Кто это, Сен-Фар, герой пьесы? Нет, это Бонапарт, победитель ненавистной факции, и вся зала рукоплещет, кричит bis, требует повторения куплета.
В других театрах уже сложили песенки про депутатов, которые полетели кувырком, как каскады в Сен-Клу. В театре Фавар восхваляли в стихотворном экспромте, как реванш свободы, то, что позднее называли эрой деспотизма:
Plus de tyrans et plus d’esclaves!
… Trop longtemps ma noble patrie
Ploya sous un joug detesté,
Et le courage et le génie
Ont reconguis la liberté.
__________________
(Нет больше ни тиранов, ни рабов!
… Слишком долго мое благородное отечество
Гнулось под ненавистным ярмом;
Мужество и гений вернули ему свободу).[658]

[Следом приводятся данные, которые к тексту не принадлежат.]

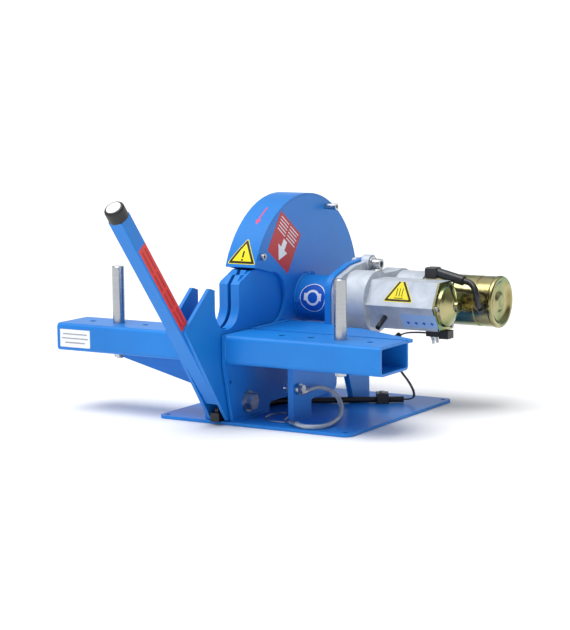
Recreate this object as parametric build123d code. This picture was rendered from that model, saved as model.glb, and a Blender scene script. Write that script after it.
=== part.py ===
from build123d import *
from math import cos, radians, sin, tan
import os

# Bench hose cutter: a hand lever swings a cradle that presses a hose into a circular knife.
# X runs along the work table towards the starter motor, Y from the operator to the back, Z up.
# The origin is the centre of the base plate's bolt pattern, on its underside.
# All sizes are in millimetres.

# Base plate
BASE_X = 350
BASE_Y = 350
BASE_T = 5
BASE_CORNER_R = 12
BOLT_PITCH_X = 326
BOLT_PITCH_Y = 326
BOLT_HOLE_D = 9

# Cutting plane and work table
BLADE_X = -61
TABLE_Z = 144
TABLE_LENGTH = 600
BEAM_FRONT_Y = -191
BEAM_DEPTH = 88
BEAM_HEIGHT = 45
BEAM_WALL = 4
BEAM_EDGE_R = 7
FIRST_HOLE = 103
HOLE_PITCH = 52
HOLE_COUNT = 4
PIN_HOLE = 2
GUSSET_T = 5
RIB_T = 6
RIB_Y = 79
RIB_DEPTH = 58

# Guide pins and their fastening
PIN_D = 20
PIN_HEIGHT = 93
STUD_D = 10
STUD_CLEARANCE = 1
PIN_WASHER_D = 20
WASHER_T = 2
PIN_NUT_FLATS = 17
PIN_NUT_T = 8

# Column, cradle and lever: stacked outwards from the cutting plane
LEVER_SIZE = 25
LEVER_WALL = 2.5
CRADLE_T = 6
RUNNING_GAP = 1.5
COLUMN_T = 6
COLUMN_REAR_Y = 139
BLADE_SLOT = 6

# Lever pivot
PIVOT_Y = -127
PIVOT_Z = 31.5
PIVOT_D = 16
PIVOT_FIT = 0.05
PIVOT_WASHER_D = 34
PIVOT_WASHER_T = 3
PIVOT_FLATS = 24
PIVOT_HEAD_T = 10
PIVOT_NUT_T = 13
BUSH_D = 26
FOOT_R = 25

# Lever tube, seen along X
LEVER_LEAN = 39
LEVER_OFFSET = 35
LEVER_FOOT = 42
LEVER_TOP = 431
CAP_D = 31
CAP_HEIGHT = 20

# Spindle, blade and guard
SPINDLE_Y = 58
SPINDLE_Z = 176
SPINDLE_D = 25
SPINDLE_FIT = 0.02
BLADE_D = 300
BLADE_T = 3
BLADE_FLANGE_D = 54
BLADE_FLANGE_T = 6
THREAD_D = 20
COLLAR_D = 33
BLADE_NUT_FLATS = 30
GUARD_R = 172
GUARD_T = 3
GUARD_SEAT = 0.2
SHELL_OVERLAP = 22
SHELL_SCREW_D = 6
HOLE_FIT = 0.4
GUARD_FRONT_ANGLE = 158
GUARD_REAR_ANGLE = -45
TIE_BOLT_R = 160
TIE_BOLT_D = 6
TIE_BOLT_ANGLES = (150, 65)
TIE_STAND_OFF = 14
SPACER_D = 10

# Bay in the column plates that the cradle fills at rest, and the cradle's own outline
BAY_Y = -50
BAY_Z = 187
BAY_R = 41.5
CRADLE_TAIL_Y = -39
CRADLE_TAIL_Z = 185
CRADLE_TAIL_R = 39
BLOCK_BACK_Y = -62
NOTCH_Y = -171
NOTCH_Z = 185
NOTCH_R = 34.5

# Motor bracket and bearing tube
BRACKET_T = 10
BRACKET_X = 37
TUBE_D = 76
BEARING_D = 52
BEARING_WIDTH = 15
BEARING_INSET = 8
TUBE_SCREW_D = 8
TUBE_SCREW_PROUD = 5
TUBE_SCREW_ANGLES = (75, 180, 300)
NOSE_BORE_D = 60
EAR_BOLT_D = 12
EAR_BOLT_FIT = 0.5
EAR_BOSS_D = 30
EAR_BOSS_T = 4
EAR_OFFSET = (51, 55)

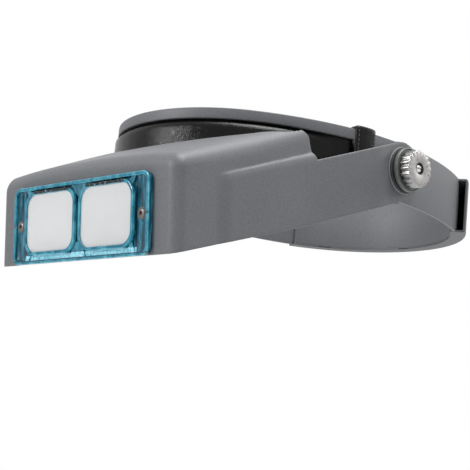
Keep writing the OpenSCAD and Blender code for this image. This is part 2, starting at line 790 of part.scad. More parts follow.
module frame_screws() {
    head_y = screw_seat_y - screw_washer_t;
    color(nickel) at_rest() on_frame()
        for (side = [-1, 1])
            difference() {
                union() {
                    frame_hole(side * screw_x, screw_head_r, head_y - screw_head_t, head_y);
                    frame_hole(side * screw_x, screw_r, head_y - eps,
                        frame_proud + face_t + screw_nut_t + 0.8);
                }
                translate([side * screw_x, head_y - screw_head_t, 0]) {
                    cube([2.6, 1, 0.5], center = true);
                    cube([0.5, 1, 2.6], center = true);
                }
            }
}

module frame_screw_washers() {
    color(dark_grey) at_rest() on_frame()
        for (side = [-1, 1])
            difference() {
                frame_hole(side * screw_x, screw_washer_r, screw_seat_y - screw_washer_t, screw_seat_y);
                frame_hole(side * screw_x, screw_r + screw_fit, -1, screw_seat_y + 1);
            }
}

module frame_screw_nuts() {
    y0 = frame_proud + face_t + 0.1;
    color(nickel) at_rest() on_frame()
        for (side = [-1, 1])
            difference() {
                translate([side * screw_x, y0 + screw_nut_t, 0])
                    rotate([90, 0, 0])
                        cylinder(r = screw_nut_r, h = screw_nut_t, $fn = 6);
                frame_hole(side * screw_x, screw_r + 0.05, y0 - 1, y0 + screw_nut_t + 1);
            }
}

// Turns a profile round the nape centre from mouth to mouth
module round_nape(a0, a1) {
    translate([0, nape_cy, 0])
        rotate([0, 0, a0])
            rotate_extrude(angle = a1 - a0, $fn = 180)
                children();
}

// Box at an angle round the back, from radius r0 outwards
module nape_block(a, r0, r1, w, h, z = 0) {
    translate([0, nape_cy, 0])
        rotate([0, 0, a])
            translate([r0, -w / 2, z - h / 2])
                cube([r1 - r0, w, h]);
}

// Outer half of the sleeve: back wall with top and bottom walls
module rear_housing() {
    s = sleeve_round;
    h = sleeve_h / 2;
    color(grey) difference() {
        round_nape(mouth_a, 180 - mouth_a)
            difference() {
                polygon(concat([[sleeve_in_r, -h]],
                    arc_points(sleeve_out_r - s, s - h, s, -90, 0, 5),
                    arc_points(sleeve_out_r - s, h - s, s, 0, 90, 5),
                    [[sleeve_in_r, h]]));
                translate([sleeve_in_r - 1, -chamber_h / 2])
                    square([chamber_r - sleeve_in_r + 1, chamber_h]);
            }
        nape_block(90, chamber_r - 1, sleeve_out_r + 1, button_w + 2 * button_fit,
            button_h + 2 * button_fit);
        for (a = [45, 90, 135], z = [-1, 1])
            nape_block(a, sleeve_in_r - 1, sleeve_in_r + 1, snap_w + 0.4, 2 * snap_h + 0.4,
                z * chamber_h / 2);
    }
}

// Inner wall of the sleeve, with snap tabs in the slots of the outer half
module rear_housing_cover() {
    color(grey) {
        round_nape(mouth_a + 0.2, 180 - mouth_a - 0.2)
            translate([sleeve_in_r, cover_fit - chamber_h / 2])
                square([sleeve_wall, chamber_h - 2 * cover_fit]);
        for (a = [45, 90, 135], z = [-1, 1])
            nape_block(a, sleeve_in_r + 0.15, sleeve_in_r + 0.85, snap_w, 2 * snap_h - 0.3,
                z * (chamber_h / 2 - cover_fit));
    }
}

// Push button through the back wall, with a flange that keeps it in
module release_button() {
    color(dark_grey) {
        intersection() {
            nape_block(90, button_in_r, button_out_r + 1, button_w, button_h);
            round_nape(60, 120)
                translate([button_in_r, -button_h])
                    square([button_out_r - button_in_r, 2 * button_h]);
        }
        intersection() {
            nape_block(90, button_in_r - 2, chamber_r + 1, flange_w, flange_h);
            round_nape(60, 120)
                translate([button_in_r, -flange_h])
                    square([flange_t, 2 * flange_h]);
        }
    }
}

// Return spring between the button and the inner wall of the sleeve
module button_spring() {
    r = spring_r - spring_wire / 2;
    y0 = cover_out_r + spring_wire / 2 + stack_gap;
    y1 = button_in_r - spring_wire / 2 - stack_gap;
    steps = 12;
    n = spring_turns * steps;
    sides = 6;
    points = [for (i = [0:n], j = [0:sides - 1])
        let (a = 360 * i / steps, b = 360 * j / sides, q = r + spring_wire / 2 * cos(b))
        [q * cos(a), y0 + (y1 - y0) * i / n + spring_wire / 2 * sin(b), q * sin(a)]];
    color(nickel) translate([0, nape_cy, 0])
        polyhedron(points, concat([[for (j = [sides - 1:-1:0]) j]],
            [for (i = [0:n - 1], j = [0:sides - 1])
                let (a = i * sides + j, b = i * sides + (j + 1) % sides)
                each [[a, b, a + sides], [b, b + sides, a + sides]]],
            [[for (j = [0:sides - 1]) n * sides + j]]));
}

// Sprung lock leaf beside the button, whose ends press on the grooved strap tips
module lock_leaf() {
    leaf_r = chamber_r - 0.1;
    pad_r = nape_r + pad_gap;
    color(nickel) difference() {
        union() {
            round_nape(90 - leaf_a, 90 + leaf_a)
                translate([leaf_r - leaf_t, -leaf_h / 2])
                    square([leaf_t, leaf_h]);
            for (a = [90 - leaf_a, 90 + leaf_a - pad_w_a])
                round_nape(a, a + pad_w_a)
                    translate([pad_r, -leaf_h / 2])
                        square([leaf_r - pad_r, leaf_h]);
        }
        nape_block(90, button_in_r - 3, chamber_r + 1, flange_w + 1, flange_h + 0.6);
    }
}

headband();
rear_strap("left");  // rear_strap_left
rear_strap("right");  // rear_strap_right
sweatband();
sweatband_loop("left");  // sweatband_loop_left
sweatband_loop("right");  // sweatband_loop_right
pivot_bolt("left");  // pivot_bolt_left
pivot_bolt("right");  // pivot_bolt_right
friction_washer("left");  // friction_washer_left
friction_washer("right");  // friction_washer_right
visor_shell();
pivot_disc("left");  // pivot_disc_left
pivot_disc("right");  // pivot_disc_right
rubber_ring("left");  // rubber_ring_left
rubber_ring("right");  // rubber_ring_right
cup_washer("left");  // cup_washer_left
cup_washer("right");  // cup_washer_right
thumb_nut("left");  // thumb_nut_left
thumb_nut("right");  // thumb_nut_right
lens_frame();
lens("left");  // lens_left
lens("right");  // lens_right
frame_screws();
frame_screw_washers();
frame_screw_nuts();
rear_housing();
rear_housing_cover();
release_button();
button_spring();
lock_leaf();
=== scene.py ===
"""Looks of the headband magnifier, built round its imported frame. Lengths are in millimetres
until a mesh is made; +Z is square to the band, the wearer faces -Y and +X is their left."""
from math import acos, asin, atan, cos, degrees, pi, radians, sin, sqrt, tan

import bmesh
import bpy
from mathutils import Matrix, Vector


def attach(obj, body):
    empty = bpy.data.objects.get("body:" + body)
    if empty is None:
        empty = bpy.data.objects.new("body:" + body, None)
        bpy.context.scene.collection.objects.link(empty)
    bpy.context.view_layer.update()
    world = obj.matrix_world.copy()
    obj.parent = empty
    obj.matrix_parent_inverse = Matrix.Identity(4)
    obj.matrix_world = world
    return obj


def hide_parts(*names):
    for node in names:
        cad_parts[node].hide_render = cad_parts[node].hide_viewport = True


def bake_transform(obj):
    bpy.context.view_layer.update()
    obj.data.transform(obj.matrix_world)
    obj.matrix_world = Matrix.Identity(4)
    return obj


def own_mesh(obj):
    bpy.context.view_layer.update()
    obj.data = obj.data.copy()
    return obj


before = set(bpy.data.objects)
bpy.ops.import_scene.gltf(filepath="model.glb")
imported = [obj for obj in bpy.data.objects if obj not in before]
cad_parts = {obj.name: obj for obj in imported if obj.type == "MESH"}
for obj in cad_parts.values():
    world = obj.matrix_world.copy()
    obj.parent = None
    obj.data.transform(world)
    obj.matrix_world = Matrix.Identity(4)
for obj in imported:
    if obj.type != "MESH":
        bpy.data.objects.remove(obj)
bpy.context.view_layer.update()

MM = 0.001

# Band
BAND_HALF_W = 79.3
FOREHEAD_R = 66.0
TEMPLE_FRONT_R = 125.0
TEMPLE_REAR_R = 190.0
NAPE_R = 71.0
BAND_T = 2.0
BAND_H = 30.6
BAND_EDGE_R = 0.55
STRIP_H = 5.6
SHOULDER_FRONT_Y = -31.0
SHOULDER_REAR_Y = -16.0
TONGUE_H = 28.0
STRAP_TIP_A = 77.0

# Sweatband
LEATHER_T = 2.4
LEATHER_H = 31.6
LEATHER_GAP = 0.3
PAD_SWELL = 3.4
LOOP_T = 1.2
LOOP_W = 12.4
LOOP_Y = 25.0

# Pivots
BOLT_R = 2.0
BOLT_FIT = 0.08
BOLT_HEAD_R = 6.5
BOLT_HEAD_T = 1.6
FRICTION_T = 1.4
FRICTION_R = 15.4
DISC_R = 12.3
DISC_T = 0.9
RING_R = 11.2
RING_T = 0.8
RING_SWELL = 0.8
CUP_R = 11.5
CUP_T = 3.0
NUT_R = 9.65
NUT_T = 6.0
NUT_FLUTES = 18
FLUTE_DEPTH = 0.7
STACK_GAP = 0.05

# Visor
VISOR_DROP = 9.7
WALL = 2.2
HOOD_FRONT_W = 67.0
HOOD_REACH = 144.0
HOOD_REAR = 62.0
HOOD_INSET = 6.2
HOOD_FRONT_Z = 3.6
HOOD_RISE = 0.25
BROW_CUT = 46.0
ARM_R = 15.0
ARM_SLOPE = 12.5
ARM_STEP = 2.2
ARM_BEND = 3.0
PANEL_STEP = 1.4
PANEL_REACH = 50.0
PANEL_BEND = 8.0
PANEL_FADE = 9.0
ARM_LAP = 0.03
MOULD_GRID = 0.45
LEDGE_H = 4.2
LEDGE_TOP = 3.8
REAR_ROUND = 8.0
REAR_TOP_Y = -60.4
REAR_LOW_Y = -57.6
FRONT_EDGE_R = 4.6
FRONT_SIDE_R = 5.8
FACE_T = 2.4

# Lens frame
FRAME_W = 103.4
FRAME_H = 38.6
FRAME_PROUD = 3.0
FRAME_LEAN = 3.3
FRAME_DROP = 24.5
FRAME_GAP = 0.02
FRAME_CORNER = 4.5
RIM_T = 1.7
FLOOR_T = 1.3
WINDOW_W = 37.0
WINDOW_H = 28.6
WINDOW_RISE = 0.8
WINDOW_CORNER = 6.5
WEB_W = 6.0
LENS_LEDGE = 1.0
LENS_FIT = 0.12
LENS_EDGE_T = 2.0
LENS_CROWN = 0.9
COLLAR_T = 1.6
COLLAR_Y = -0.6
SPIGOT_T = 2.9
SCREW_X = 46.2
SCREW_R = 1.25
SCREW_FIT = 0.15
SCREW_HEAD_R = 2.1

# Rear sleeve
SLEEVE_GAP = 4.0
STRAP_FIT = 0.4
TONGUE_FIT = 0.3
SLEEVE_WALL = 1.2
MOUTH_A = 28.0
SHOULDER_GAP_A = 0.25
BUTTON_W = 15.0
BUTTON_H = 10.0
BUTTON_TRAVEL = 1.5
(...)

Общественные здания были освещены и многие частные дома также, но общей иллюминации не было. По улицам расхаживали с факелами представители муниципалитета, останавливаясь на площадях, на перекрестках, перед памятниками; затем один из чиновников возвещал слушателям окончательный результат переворота, читал указы и прокламации нового правительства. “Нет более директории”; вместо директории учреждены исполнительная консультация, комиссия “из бывших директоров: Сийэса, Роже Дюко и генерала Бонапарта”. Вместо советов две комиссии избранных из числа членов прежних советов с правом издавать законы; вместо семисот пятидесяти депутатов пятьдесят. Шестьдесят один человек (следует поименное перечисление) исключены из состава советов. Эти сообщения вызывали взрывы народной радости и шумного восторга: кортежи встречали и провожали криками: “Долой якобинцев! Да здравствует Бонапарт!”.[659] В одной из газет, крайне враждебной директории, появилось письмо где говорится: “на площадях обнимались в избытке радости, граничившей с исступлением”,[660] и все рукоплескали избавителю”. “Народ весел, замечает другой, более беспристрастный свидетель, и думает, что ему возвращена свобода”.[661]